Saturday, October 15, 2016

Lena Alice Hochstetler Moore Smothermon

Ma was born in 1894 in Zincite, Missouri..  Her father Elias Hochstetler was born in 1857 in Clay City Indiana. Her mother was Paulina Jane (Aunt Pine) Gould Franklin Hochstetler,  and she was born in New Version, Pennsylvania in 1857.
Ma was one of 5 children, two of whom survived to adulthood: her brother Bert (Albert Varley Hochstetler) was born in 1901 in Zincite.
Piney had previously been married to Hewett Baker Franklin, who was a doctor in Pennsylvania. They had 5 children of whom 2 survived, John Mortimer Franklin and Celia Willimina Franklin. Uncle John ran an antique shop in Miami, Oklahoma, until his death in 1965.  I don’t remember Celia.
Piney and Elias moved to the newly formed state of Oklahoma in 1911 and settled in Zelma (Oklahoma) where Piney ran the post office out of her home.

The first Ma story I ever heard was that after the death of her father, she dropped out of school in the second grade.  However the woman never stopped learning.  She eventually began taking college courses in her 70s and was an excellent student. 
In 1910, at the age of 13, she married Lloyd Moore and had a child, Robert Eli Moore, in 1911. I don’t know what happened to Lloyd Moore, but she remarried in 1913 to The Boss, Charles Lewis Smothermon.


I don’t know how she did it, but the woman was a magician.  I always knew I was her favorite grandchild, everything she did told me so.  I felt sorry for the other kids, but I relished my position as the baby of my generation, and as Ma’s favorite.  Yet years later, I discovered that all the other kids felt as if THEY were the favorites! How could this be?!? The woman was a magician.

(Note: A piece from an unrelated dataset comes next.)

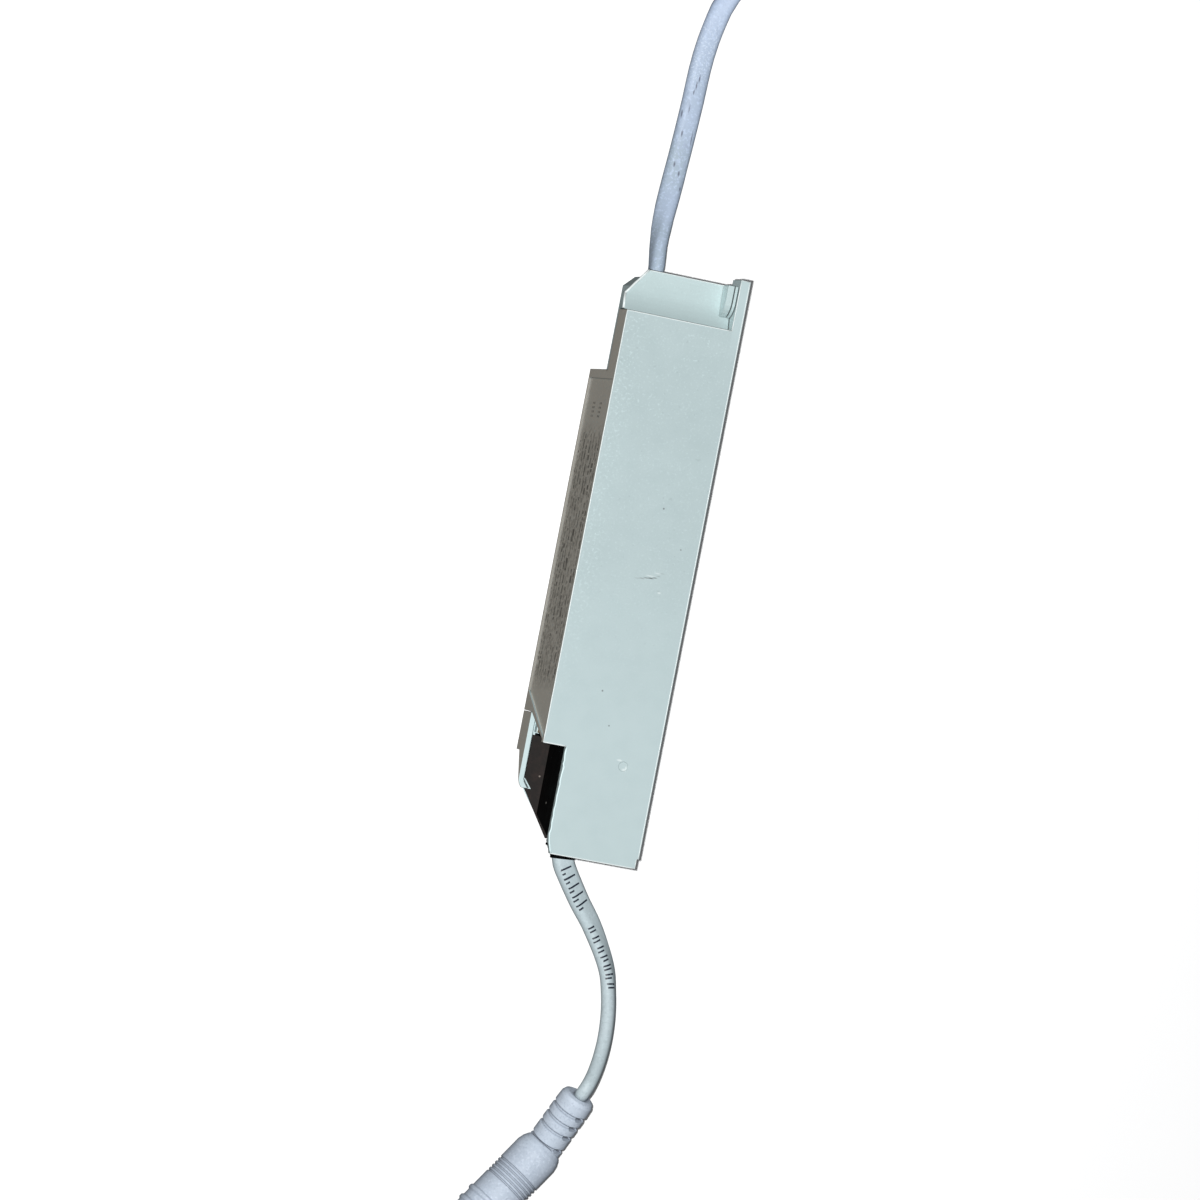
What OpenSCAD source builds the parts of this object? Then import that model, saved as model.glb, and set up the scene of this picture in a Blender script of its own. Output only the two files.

Growing up, I was the bookish kid.  I was sort of an only child, my half brother arrived and departed at the whim of his mother who wanted him around only at her convenience. We lived first in a converted boxcar across the road from the gas station where my grandparents lived and worked, then moved to the family farm nine miles out of town. Once we moved to the farm, I was often alone, as both my parents worked in town (Liberal Kansas) 55 miles away, and arrived home two or three hours after I got home following an hour-long school bus ride.  I read.  I played with my toys, I read. I did my chores.  I read.

Ma was a reader as well.  She always wanted to know what I was reading.  She had suggestions.  She saved special books for me from the little library in the main room of the station where people donated books they had finished and took ones they wanted to read. 

And when I spent the night with her, we did forbidden things.  We crept into the darkened sales room, took ice cold Cokes from the icy water of the cooler, and returned to her bedroom clutching bags of potato chips.  We would crawl into bed, rip open the chip bags and EAT POTATO CHIPS IN BED! Then we would pretend to read, but instead we talked and giggled until we began to get sleepy. Only then would we begin to read until we each fell asleep.

When I was a teenager, we left Knowles and moved to a town near Wichita Kansas.  One of my treats then was to return home for the weekend and have a chips and read session.  There was never any chance that I would stay with my other grandmother and my parents.  I had to stay with Ma.  And she insisted that I do so.  Because I was her favorite.

That was when she began to encourage me to write.  I don’t know that she envisioned me becoming a recorder of my life, perhaps she had a more Agatha Christie vision of my writing, but when I was in college and writing articles for the school paper, she collected the articles in a scrapbook.  Because I was her favorite.

My cousin Marian was musically and artistically talented.  She had a beautiful voice.  She and Ma spent hours playing the piano in Ma’s bedroom.  They talked about painting, and Ma showed her special techniques she had used in her County fair award winning paintings of ships and landscapes. They had a very special bond.  She thought SHE was her favorite.

Victor, as the only boy grandchild, held a kind of special position.  He loved sports and Ma loved the Kansas City Athletics. We all listened to the games as she watched the business at the station, but sometimes she would take Victor to Wichita to watch the minor league team that played there.  She encouraged him to follow his dream of being a sports announcer and followed him as he progressed through college and announced games on the local station.  Of course she couldn’t listen to him because that was 200 miles away. But he thought that HE was her favorite. 

The other five cousins each had their own special niche in her life.  Eileen was also a musician and the first to produce great grand children.  Connie was an ice skater of some renown.  Loretta was a beauty queen.  Peggy was the rebel that you could count on to make any meeting interesting.  I haven’t had that discussion with them


The last time we three met, Victor, Marian and I, five years ago, 44 years after Ma died, we discovered the terrible truth.  We weren’t her only favorites, but we were her favorites. Everyone one of us.  I don’t know how she did it, but the woman was a magician.